NOTEBOOK: You said during the Q&A that when you don’t have the necessary image, you put in a black screen. But there is one moment, when one of the students is explaining Daphne’s story to a little girl –
GUERÍN: – and the camera moves. That was an accident, and normally, when such an accident happens, I take it out and leave a black screen. I like black screens, because they give a breathing space to the visual narrative. But at that moment, the mother is telling her daughter about Daphne’s frantic escape through the woods, with Apollo running after her… So I found this accident, which shifted the camera towards the trees, organic, and I left it in.
I like the idea of not hiding a film’s industrial fragility. Actually, I’m worried by a lot of film students in my country, who are obsessed with a wrong-headed idea of technical perfection that leads nowhere: to images that look like advertising! I don’t want to hide this frailness. Bronze is beautiful, as long as it doesn’t try and imitate gold; Adolf Loos said that, about architecture: there are no noble and ignoble materials, only noble and ignoble uses of those materials. There is a nouveau riche cinema, which tries to look rich…

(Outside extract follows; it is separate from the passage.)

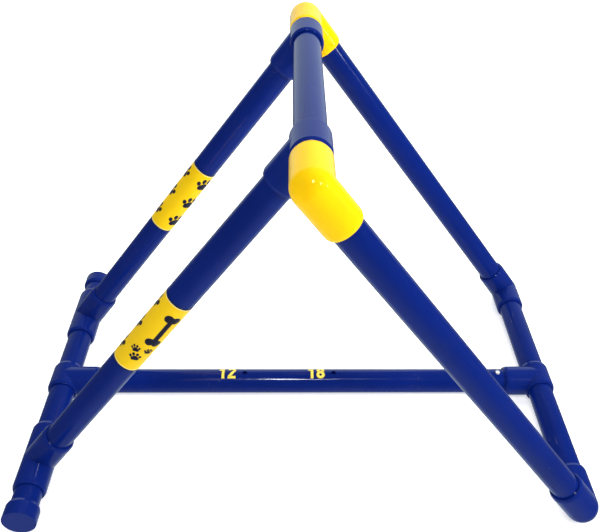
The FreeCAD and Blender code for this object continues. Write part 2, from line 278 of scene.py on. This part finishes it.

NOTEBOOK: One sequence stands out very strongly: the ethnographic sequence, when they go and tape the shepherds singing…
GUERÍN: That was not planned. I had a close-up of this woman discussing with incredible passion the Sardinian shepherds’ songs, songs that glorified the mythical world of Arcadia. She spoke with such joy at transmitting the existence of this mythical Arcadia that as a director, I told myself, “We have to go!” It wasn’t planned at all.
So this is a truly ethnological section, truly documentary. It’s incredible, the way in which these shepherds improvise those poems on a mythical Greek world. These things really exist!